*** Given records ***
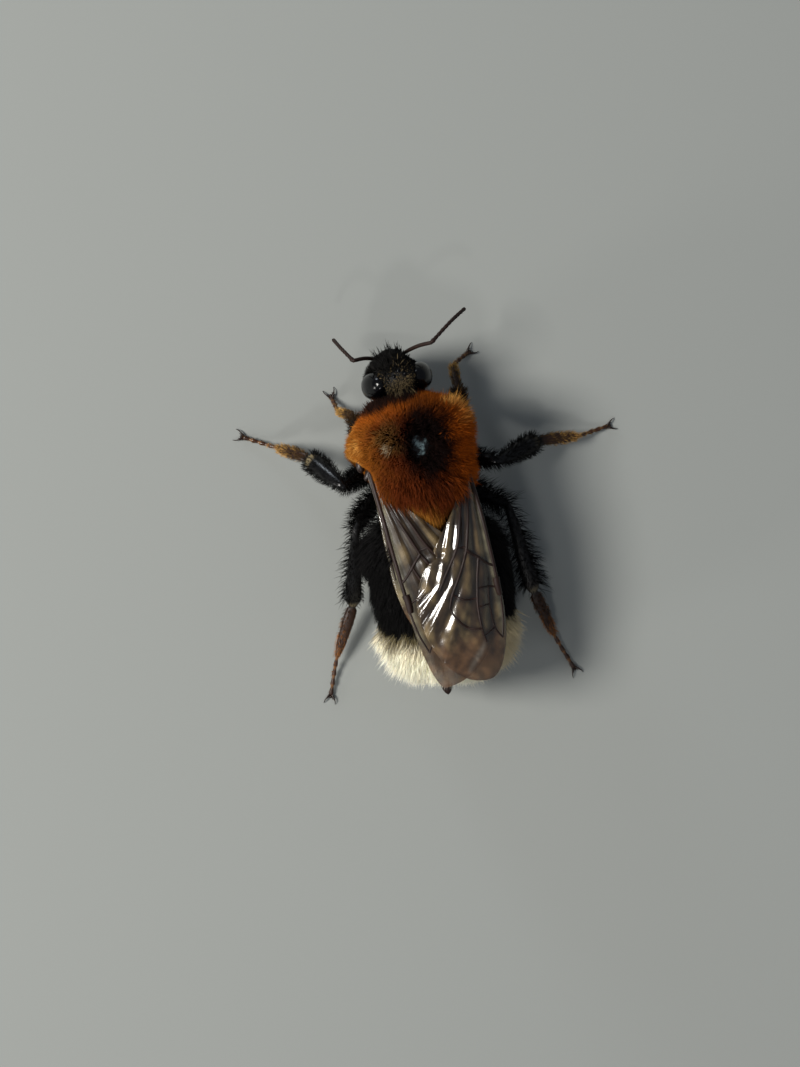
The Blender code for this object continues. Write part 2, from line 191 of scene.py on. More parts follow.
def new_object(name, points, faces, finish=None, edges=()):
    mesh = bpy.data.meshes.new(name)
    mesh.from_pydata(np.asarray(points).tolist(), edges, faces)
    mesh.shade_smooth()
    if finish:
        mesh.materials.append(finish)
    return shown(name, mesh)


def plain_mesh(obj):
    """The object's mesh with its modifiers done, which are then taken off."""
    graph = bpy.context.evaluated_depsgraph_get()
    graph.update()
    done = obj.evaluated_get(graph)
    obj.data = bpy.data.meshes.new_from_object(done, preserve_all_data_layers=True, depsgraph=graph)
    obj.modifiers.clear()
    return obj.data


def settle(obj, slot, *nodes):
    """Brings a piece built in millimetres to its place in the frame, where it rides on the bee."""
    plain_mesh(obj).transform(TO_FRAME)
    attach(obj, "root")
    if nodes:
        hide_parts(*nodes)


def piece(name, shape, finish, slot, *nodes):
    """A piece of the bee from the points and faces of its shape."""
    settle(new_object(name, *shape, finish), slot, *nodes)


head_points, head_faces = egg(HEAD_SHELL, head_spine)
head_points[:, 0] *= head_width(head_points) - 0.12 * ease((-head_points[:, 1] - 0.1) / 0.6)
lumps = [lump(*part) for part in (CLYPEUS, MOUTH, CROWN)]
trunk = new_object("trunk", *joined(
    [(on_head(head_points), head_faces)]
    + [(on_head(points), faces) for points, faces in lumps]
    + [lump(*part) for part in (NECK, SCUTELLUM, WAIST)]
    + [egg(THORAX_SHELL, shell_spine), egg(ABDOMEN_SHELL, abdomen_spine, 90, 64, RING_STEP)]
))
remesh = trunk.modifiers.new("one shell", "REMESH")
remesh.mode = "VOXEL"
remesh.voxel_size = VOXEL
soften = trunk.modifiers.new("flow", "SMOOTH")
soften.factor, soften.iterations = 0.5, 4
plain_mesh(trunk)


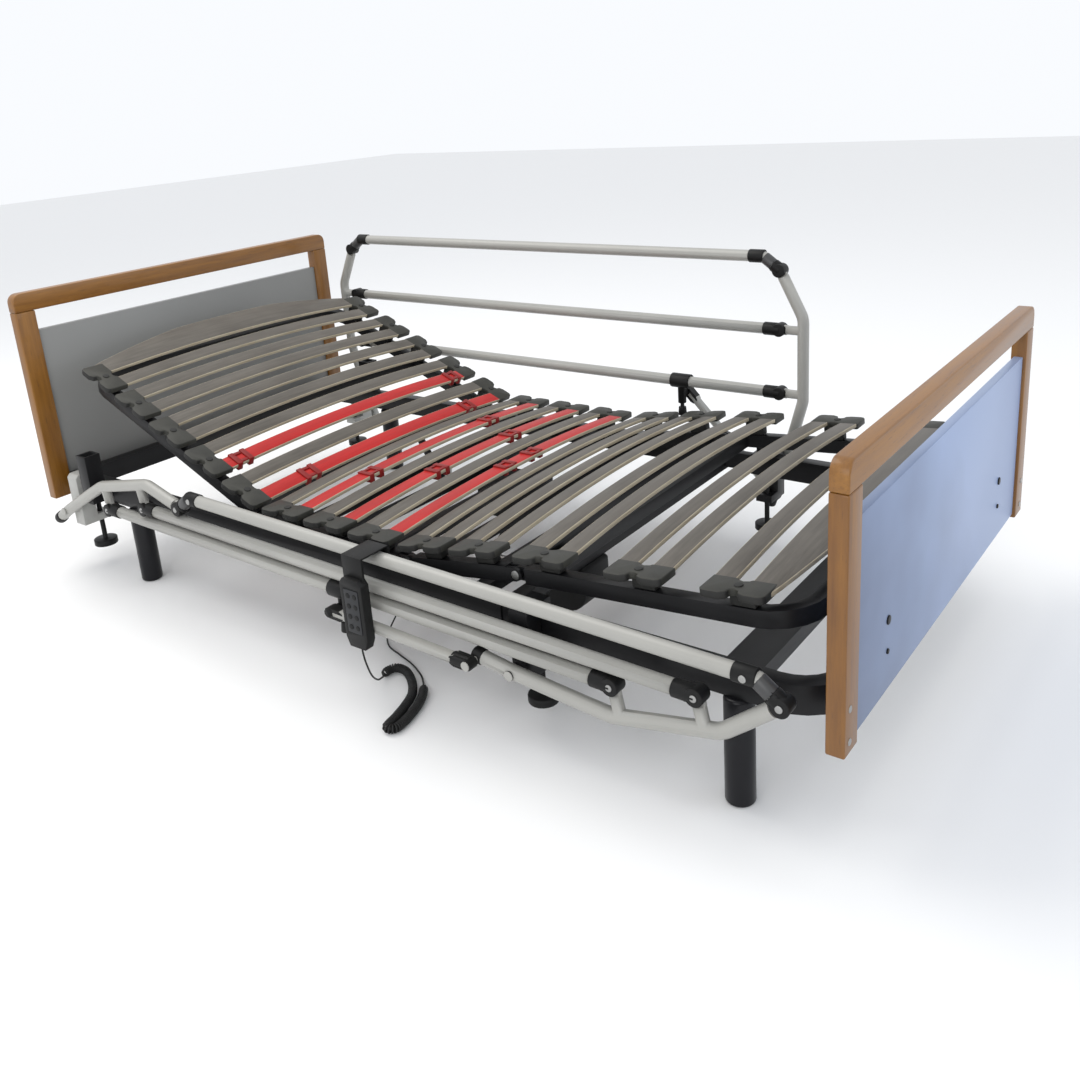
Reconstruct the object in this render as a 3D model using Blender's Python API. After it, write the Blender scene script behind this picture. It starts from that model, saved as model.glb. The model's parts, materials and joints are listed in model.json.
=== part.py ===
***
== Task objective ==
Extract the data in full. Keep it word for word.

== Answer to the problem ==
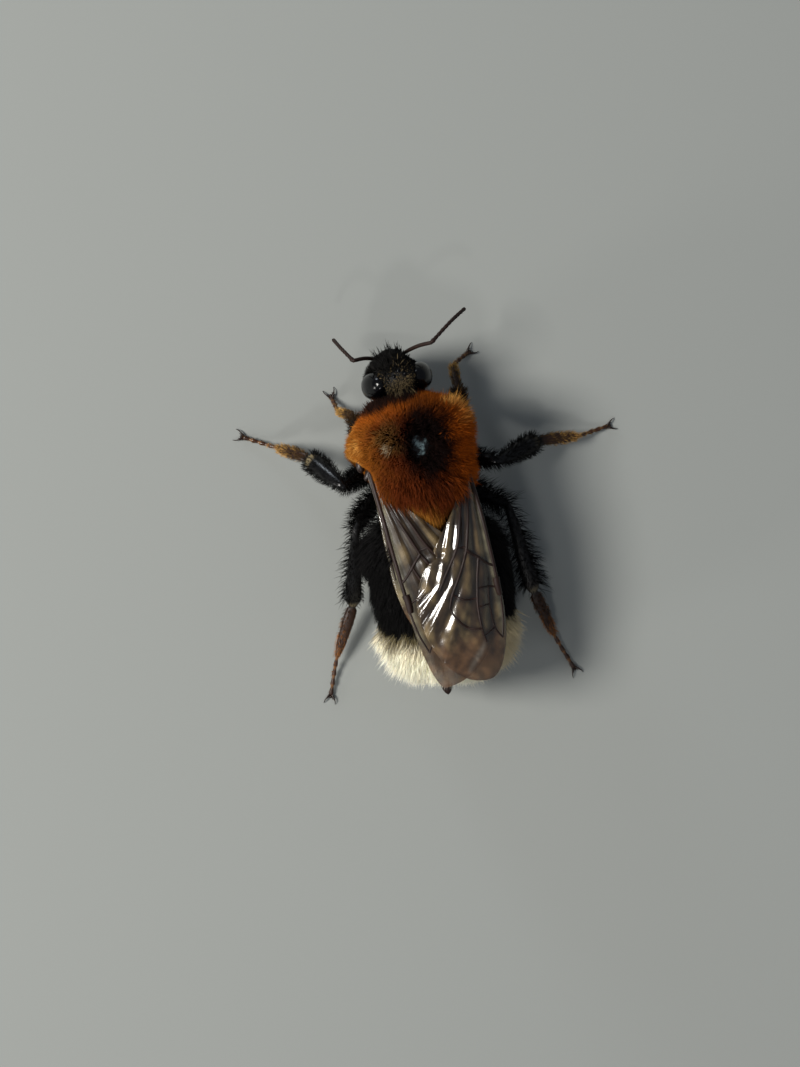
The Blender code for this object continues. Write part 2, from line 191 of scene.py on. More parts follow.
def new_object(name, points, faces, finish=None, edges=()):
    mesh = bpy.data.meshes.new(name)
    mesh.from_pydata(np.asarray(points).tolist(), edges, faces)
    mesh.shade_smooth()
    if finish:
        mesh.materials.append(finish)
    return shown(name, mesh)


def plain_mesh(obj):
    """The object's mesh with its modifiers done, which are then taken off."""
    graph = bpy.context.evaluated_depsgraph_get()
    graph.update()
    done = obj.evaluated_get(graph)
    obj.data = bpy.data.meshes.new_from_object(done, preserve_all_data_layers=True, depsgraph=graph)
    obj.modifiers.clear()
    return obj.data


def settle(obj, slot, *nodes):
    """Brings a piece built in millimetres to its place in the frame, where it rides on the bee."""
    plain_mesh(obj).transform(TO_FRAME)
    attach(obj, "root")
    if nodes:
        hide_parts(*nodes)


def piece(name, shape, finish, slot, *nodes):
    """A piece of the bee from the points and faces of its shape."""
    settle(new_object(name, *shape, finish), slot, *nodes)


head_points, head_faces = egg(HEAD_SHELL, head_spine)
head_points[:, 0] *= head_width(head_points) - 0.12 * ease((-head_points[:, 1] - 0.1) / 0.6)
lumps = [lump(*part) for part in (CLYPEUS, MOUTH, CROWN)]
trunk = new_object("trunk", *joined(
    [(on_head(head_points), head_faces)]
    + [(on_head(points), faces) for points, faces in lumps]
    + [lump(*part) for part in (NECK, SCUTELLUM, WAIST)]
    + [egg(THORAX_SHELL, shell_spine), egg(ABDOMEN_SHELL, abdomen_spine, 90, 64, RING_STEP)]
))
remesh = trunk.modifiers.new("one shell", "REMESH")
remesh.mode = "VOXEL"
remesh.voxel_size = VOXEL
soften = trunk.modifiers.new("flow", "SMOOTH")
soften.factor, soften.iterations = 0.5, 4
plain_mesh(trunk)


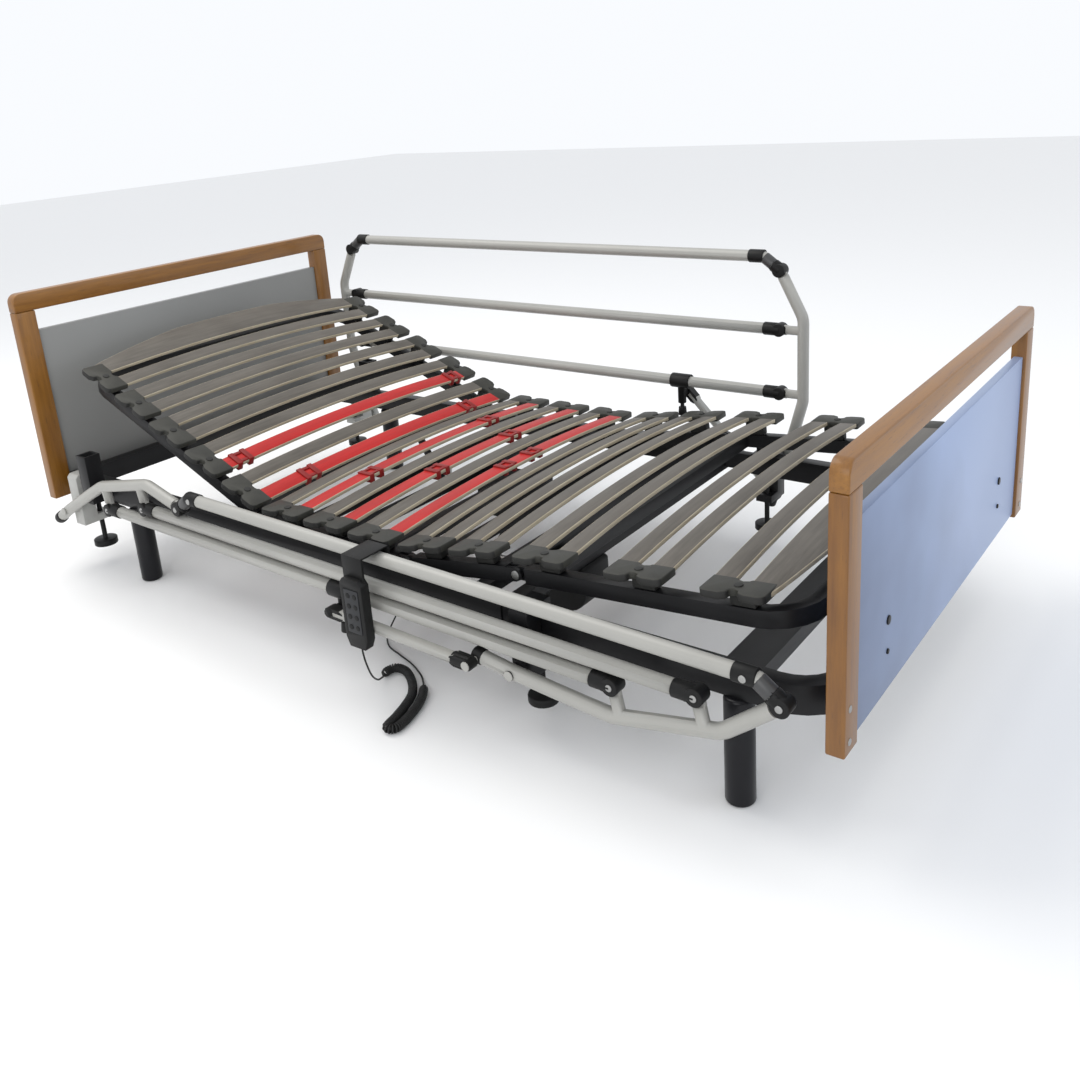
Reconstruct the object in this render as a 3D model using Blender's Python API. After it, write the Blender scene script behind this picture. It starts from that model, saved as model.glb. The model's parts, materials and joints are listed in model.json.
=== part.py ===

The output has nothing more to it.